__EXERCISE__
Repeat each line of the material exactly.

____________________

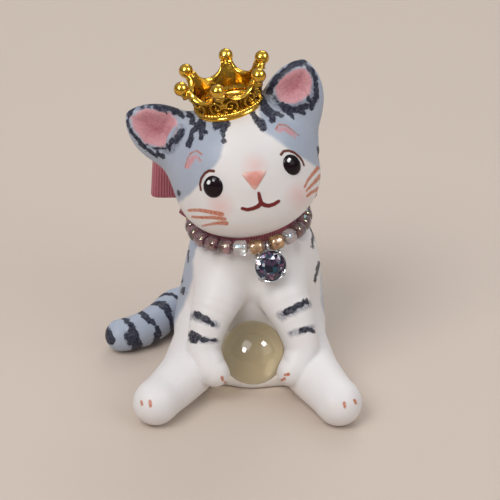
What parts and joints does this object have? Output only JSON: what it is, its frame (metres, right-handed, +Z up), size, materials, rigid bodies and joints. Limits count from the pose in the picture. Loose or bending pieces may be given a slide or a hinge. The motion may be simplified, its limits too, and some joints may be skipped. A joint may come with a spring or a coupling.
{
  "type": "cat figurine",
  "caption": "Seated hand-made clay cat with painted tabby marks, crown, bead necklace with pendant and a ribbon bow, holding a clear glass ball.",
  "frame": {"origin": "centre of the flat underside of the torso, on the ground", "axes": "+Z up, the cat faces -Y, +X is the cat's own left"},
  "size_m": [0.0396, 0.0373, 0.0522],
  "materials": {
    "painted_clay": "matt white modelling clay, hand painted",
    "nose_clay": "matt pink clay",
    "eye_gloss": "gloss black",
    "peg_wire": "plain wire",
    "gold_metal": "polished gold plate",
    "crystal_glass": "clear polished",
    "ribbon": "grosgrain",
    "thread": "twisted thread",
    "bead_plum": "lustred",
    "bead_clear": "clear",
    "bead_gold": "gold lined",
    "silver_metal": "polished silver plate",
    "stone_glass": "faceted, foil backed"
  },
  "bodies": {
    "figure": {"torso": "painted_clay", "head": "painted_clay", "ear_left": "painted_clay", "ear_right": "painted_clay", "foreleg_left": "painted_clay", "foreleg_right": "painted_clay", "hind_leg_left": "painted_clay", "hind_leg_right": "painted_clay", "tail": "painted_clay", "nose": "nose_clay", "eye_left": "eye_gloss", "eye_right": "eye_gloss", "neck_peg": "peg_wire", "crown": "gold_metal", "crystal_ball": "crystal_glass", "ribbon_band": "ribbon", "ribbon_knot": "ribbon", "bow_loop_left": "ribbon", "bow_loop_right": "ribbon", "ribbon_tail_left": "ribbon", "ribbon_tail_right": "ribbon"},
    "necklace": {"necklace_thread": "thread", "bead_01": "bead_gold", "bead_02": "bead_clear", "bead_03": "bead_plum", "bead_04": "bead_plum", "bead_05": "bead_plum", "bead_06": "bead_plum", "bead_07": "bead_plum", "bead_08": "bead_gold", "bead_09": "bead_clear", "bead_10": "bead_plum", "bead_11": "bead_plum", "bead_12": "bead_plum", "bead_13": "bead_plum", "bead_14": "bead_plum", "bead_15": "bead_clear", "bead_16": "bead_gold", "bead_17": "bead_plum", "bead_18": "bead_plum", "bead_19": "bead_plum", "bead_20": "bead_plum", "bead_21": "bead_plum", "bead_22": "bead_clear", "bead_23": "bead_gold"},
    "pendant": {"pendant_bail": "silver_metal", "pendant_setting": "silver_metal", "pendant_stone": "stone_glass"}
  },
  "joints": [
    {"name": "necklace_turn", "type": "hinge", "parent": "figure", "child": "necklace", "pos_m": [-0.0002, -0.001, 0.025], "axis": [-0.0872, 0, 0.9962], "range_deg": [-15, 15]},
    {"name": "pendant_swing", "type": "hinge", "parent": "necklace", "child": "pendant", "pos_m": [0.00251, -0.00937, 0.02524], "axis": [-0.9474, -0.309, -0.0829], "range_deg": [0, 60]}
  ]
}
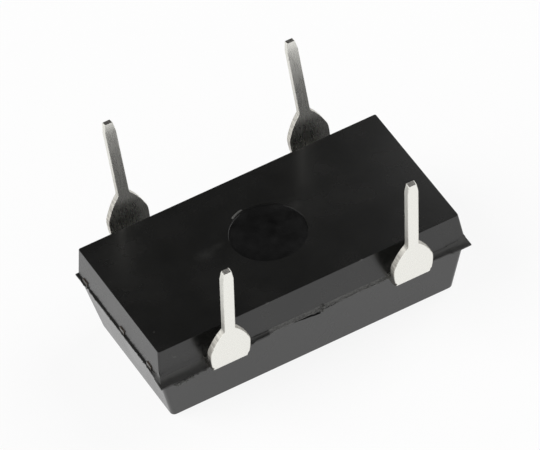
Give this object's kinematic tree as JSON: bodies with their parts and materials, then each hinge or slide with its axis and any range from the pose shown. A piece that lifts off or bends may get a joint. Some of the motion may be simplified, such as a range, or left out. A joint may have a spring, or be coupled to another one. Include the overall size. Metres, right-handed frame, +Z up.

____________________

__EXERCISE RESULT__
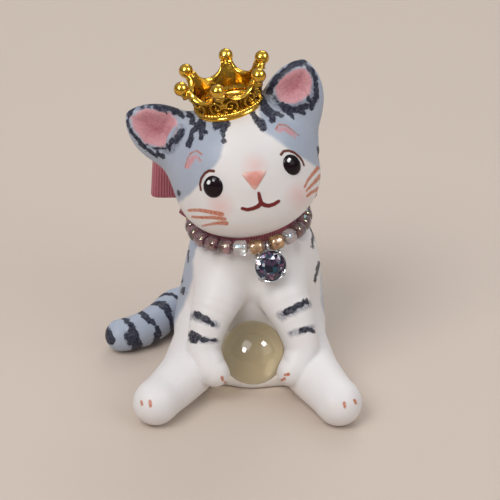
What parts and joints does this object have? Output only JSON: what it is, its frame (metres, right-handed, +Z up), size, materials, rigid bodies and joints. Limits count from the pose in the picture. Loose or bending pieces may be given a slide or a hinge. The motion may be simplified, its limits too, and some joints may be skipped. A joint may come with a spring or a coupling.
{
  "type": "cat figurine",
  "caption": "Seated hand-made clay cat with painted tabby marks, crown, bead necklace with pendant and a ribbon bow, holding a clear glass ball.",
  "frame": {"origin": "centre of the flat underside of the torso, on the ground", "axes": "+Z up, the cat faces -Y, +X is the cat's own left"},
  "size_m": [0.0396, 0.0373, 0.0522],
  "materials": {
    "painted_clay": "matt white modelling clay, hand painted",
    "nose_clay": "matt pink clay",
    "eye_gloss": "gloss black",
    "peg_wire": "plain wire",
    "gold_metal": "polished gold plate",
    "crystal_glass": "clear polished",
    "ribbon": "grosgrain",
    "thread": "twisted thread",
    "bead_plum": "lustred",
    "bead_clear": "clear",
    "bead_gold": "gold lined",
    "silver_metal": "polished silver plate",
    "stone_glass": "faceted, foil backed"
  },
  "bodies": {
    "figure": {"torso": "painted_clay", "head": "painted_clay", "ear_left": "painted_clay", "ear_right": "painted_clay", "foreleg_left": "painted_clay", "foreleg_right": "painted_clay", "hind_leg_left": "painted_clay", "hind_leg_right": "painted_clay", "tail": "painted_clay", "nose": "nose_clay", "eye_left": "eye_gloss", "eye_right": "eye_gloss", "neck_peg": "peg_wire", "crown": "gold_metal", "crystal_ball": "crystal_glass", "ribbon_band": "ribbon", "ribbon_knot": "ribbon", "bow_loop_left": "ribbon", "bow_loop_right": "ribbon", "ribbon_tail_left": "ribbon", "ribbon_tail_right": "ribbon"},
    "necklace": {"necklace_thread": "thread", "bead_01": "bead_gold", "bead_02": "bead_clear", "bead_03": "bead_plum", "bead_04": "bead_plum", "bead_05": "bead_plum", "bead_06": "bead_plum", "bead_07": "bead_plum", "bead_08": "bead_gold", "bead_09": "bead_clear", "bead_10": "bead_plum", "bead_11": "bead_plum", "bead_12": "bead_plum", "bead_13": "bead_plum", "bead_14": "bead_plum", "bead_15": "bead_clear", "bead_16": "bead_gold", "bead_17": "bead_plum", "bead_18": "bead_plum", "bead_19": "bead_plum", "bead_20": "bead_plum", "bead_21": "bead_plum", "bead_22": "bead_clear", "bead_23": "bead_gold"},
    "pendant": {"pendant_bail": "silver_metal", "pendant_setting": "silver_metal", "pendant_stone": "stone_glass"}
  },
  "joints": [
    {"name": "necklace_turn", "type": "hinge", "parent": "figure", "child": "necklace", "pos_m": [-0.0002, -0.001, 0.025], "axis": [-0.0872, 0, 0.9962], "range_deg": [-15, 15]},
    {"name": "pendant_swing", "type": "hinge", "parent": "necklace", "child": "pendant", "pos_m": [0.00251, -0.00937, 0.02524], "axis": [-0.9474, -0.309, -0.0829], "range_deg": [0, 60]}
  ]
}
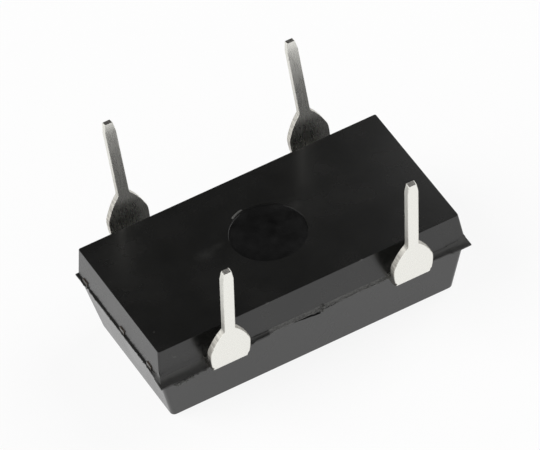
Give this object's kinematic tree as JSON: bodies with their parts and materials, then each hinge or slide with its axis and any range from the pose shown. A piece that lifts off or bends may get a joint. Some of the motion may be simplified, such as a range, or left out. A joint may have a spring, or be coupled to another one. Include the overall size. Metres, right-handed frame, +Z up.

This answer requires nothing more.